▶ SET PROBLEM: Print the data exactly as it is given, please.
───── DATA SHOWN
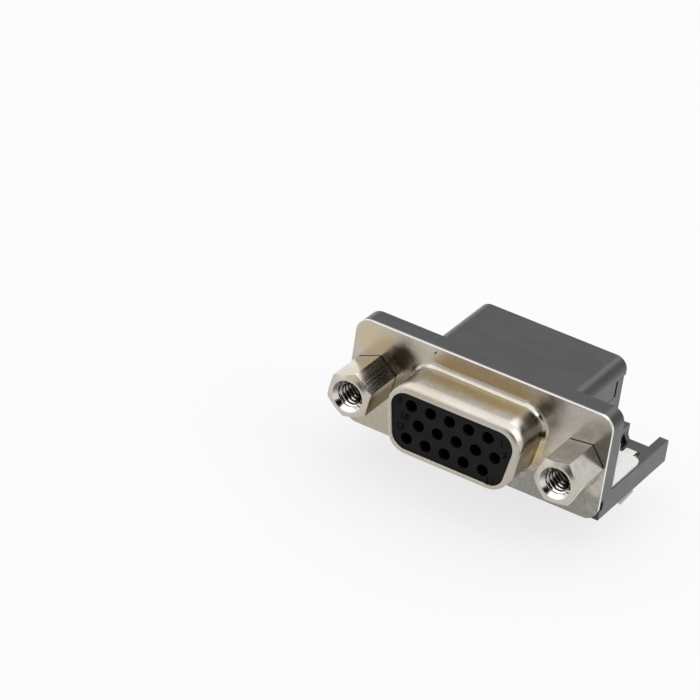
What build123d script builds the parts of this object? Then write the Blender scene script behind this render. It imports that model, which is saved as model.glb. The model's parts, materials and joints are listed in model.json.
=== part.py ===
from build123d import *
import os
from math import atan2, cos, degrees, radians, sin, sqrt, tan

# Right-angle D-sub receptacle, 15 contacts in three rows, for through-hole boards. All sizes in millimetres.
# X runs to the right as seen by the plug, Y from the plug towards the rear, Z up from the board.
# The origin lies on the board's top face, under the front of the metal flange, on the centre plane.

# Flange with its two screw axes
screw_spread = 24.99
flange_end = 2.91
flange_corner = 1.6
shell_sheet = 0.5
axis_height = 6.25
screw_hole = 3.2

# D-shaped collar drawn from the flange
collar_width = 15.25
collar_height = 7.8
collar_corner = 2.4
collar_slope = 10.0
collar_reach = 5.8
collar_wall = 0.56
nose_radius = 0.5
root_radius = 0.7
root_steps = 3

# Front insulator
fit_gap = 0.06
face_recess = 0.2
insulator_lip = 0.35
lip_thickness = 1.2
contact_bore = 1.36

# Contact pattern
contact_pitch = 2.29
row_pitch = 1.98
row_stagger = 1.145
pattern_offset = -0.38
contacts_per_row = 5

# Contacts
fork_width = 1.1
fork_height = 0.7
fork_length = 4.6
fork_setback = 1.3
beam_width = 0.24
beam_pinch = 0.14
beam_flare = 0.7
shank_width = 0.9
shank_rear = 1.9
tail_width = 0.64
tail_sheet = 0.18
tail_corner = 0.16
tail_fold = 0.7
tail_front_row = 9.7
tail_row_pitch = 2.54
tail_reach = 3.5

# Rear hood
hood_flange_back = 2.7
hood_to_screw = 3.395
hood_side_step = 0.2
hood_rise = 3.83
hood_setback = 0.1
hood_edge = 1.4
lip_depth = 1.88
hood_wall = 1.2
ceiling_sheet = 1.23
front_groove_inset = 0.1
front_groove_depth = 1.2
front_groove_length = 0.4
side_notch_depth = 0.4
side_notch_rear = 1.1
side_notch_bottom = 1.1
side_notch_top = 2.2

# Board arms of the hood
arm_height = 2.75
arm_setback = 0.2
arm_wall = 1.0
arm_floor = 0.9
rib_offset = 0.25
rib_width = 1.35
shelf_underside = 1.6
shelf_rear = 7.2
lock_hole_width = 3.5
arm_bridge = 1.8
gusset_width = 0.55
gusset_height = 1.1
gusset_setback = 1.2
gusset_length = 0.8
arm_corner = 0.25

# Tail organiser
organiser_front = 3.2
organiser_seam = 0.3
organiser_rear_margin = 1.62
organiser_floor = 1.5
organiser_plate = 0.9
organiser_cheek = 1.4
cheek_width = 1.3
cheek_gap = 0.4
organiser_top_gap = 0.08
foot_height = 2.8
foot_taper = 0.8
foot_gap = 0.1
tail_hole = 0.92
tongue_bottom = 4.3
tongue_top = 5.9
tongue_length = 3.0
tongue_gap = 0.08

# Jack screws
hex_flats = 4.76
jack_reach = 5.6
jack_chamfer = 0.75
jack_chamfer_length = 0.4
thread_bore = 2.8
thread_depth = 4.9
mouth_flare = 3.6
flare_depth = 0.5
hex_rear_edge = 0.1
stem_diameter = 2.8
stem_reach = 1.2
stem_chamfer = 0.3
left_hex_turn = 22.0
right_hex_turn = 7.5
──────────
▶ FINAL ANSWER:
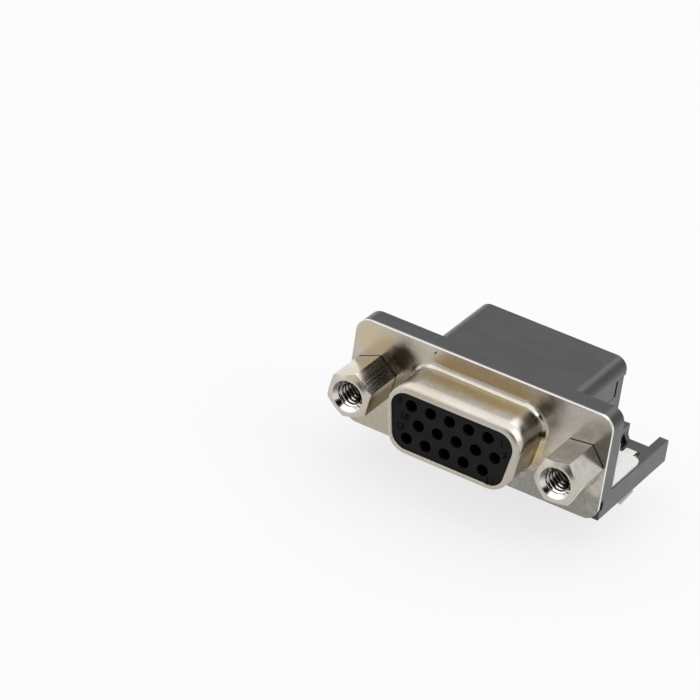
What build123d script builds the parts of this object? Then write the Blender scene script behind this render. It imports that model, which is saved as model.glb. The model's parts, materials and joints are listed in model.json.
=== part.py ===
from build123d import *
import os
from math import atan2, cos, degrees, radians, sin, sqrt, tan

# Right-angle D-sub receptacle, 15 contacts in three rows, for through-hole boards. All sizes in millimetres.
# X runs to the right as seen by the plug, Y from the plug towards the rear, Z up from the board.
# The origin lies on the board's top face, under the front of the metal flange, on the centre plane.

# Flange with its two screw axes
screw_spread = 24.99
flange_end = 2.91
flange_corner = 1.6
shell_sheet = 0.5
axis_height = 6.25
screw_hole = 3.2

# D-shaped collar drawn from the flange
collar_width = 15.25
collar_height = 7.8
collar_corner = 2.4
collar_slope = 10.0
collar_reach = 5.8
collar_wall = 0.56
nose_radius = 0.5
root_radius = 0.7
root_steps = 3

# Front insulator
fit_gap = 0.06
face_recess = 0.2
insulator_lip = 0.35
lip_thickness = 1.2
contact_bore = 1.36

# Contact pattern
contact_pitch = 2.29
row_pitch = 1.98
row_stagger = 1.145
pattern_offset = -0.38
contacts_per_row = 5

# Contacts
fork_width = 1.1
fork_height = 0.7
fork_length = 4.6
fork_setback = 1.3
beam_width = 0.24
beam_pinch = 0.14
beam_flare = 0.7
shank_width = 0.9
shank_rear = 1.9
tail_width = 0.64
tail_sheet = 0.18
tail_corner = 0.16
tail_fold = 0.7
tail_front_row = 9.7
tail_row_pitch = 2.54
tail_reach = 3.5

# Rear hood
hood_flange_back = 2.7
hood_to_screw = 3.395
hood_side_step = 0.2
hood_rise = 3.83
hood_setback = 0.1
hood_edge = 1.4
lip_depth = 1.88
hood_wall = 1.2
ceiling_sheet = 1.23
front_groove_inset = 0.1
front_groove_depth = 1.2
front_groove_length = 0.4
side_notch_depth = 0.4
side_notch_rear = 1.1
side_notch_bottom = 1.1
side_notch_top = 2.2

# Board arms of the hood
arm_height = 2.75
arm_setback = 0.2
arm_wall = 1.0
arm_floor = 0.9
rib_offset = 0.25
rib_width = 1.35
shelf_underside = 1.6
shelf_rear = 7.2
lock_hole_width = 3.5
arm_bridge = 1.8
gusset_width = 0.55
gusset_height = 1.1
gusset_setback = 1.2
gusset_length = 0.8
arm_corner = 0.25

# Tail organiser
organiser_front = 3.2
organiser_seam = 0.3
organiser_rear_margin = 1.62
organiser_floor = 1.5
organiser_plate = 0.9
organiser_cheek = 1.4
cheek_width = 1.3
cheek_gap = 0.4
organiser_top_gap = 0.08
foot_height = 2.8
foot_taper = 0.8
foot_gap = 0.1
tail_hole = 0.92
tongue_bottom = 4.3
tongue_top = 5.9
tongue_length = 3.0
tongue_gap = 0.08

# Jack screws
hex_flats = 4.76
jack_reach = 5.6
jack_chamfer = 0.75
jack_chamfer_length = 0.4
thread_bore = 2.8
thread_depth = 4.9
mouth_flare = 3.6
flare_depth = 0.5
hex_rear_edge = 0.1
stem_diameter = 2.8
stem_reach = 1.2
stem_chamfer = 0.3
left_hex_turn = 22.0
right_hex_turn = 7.5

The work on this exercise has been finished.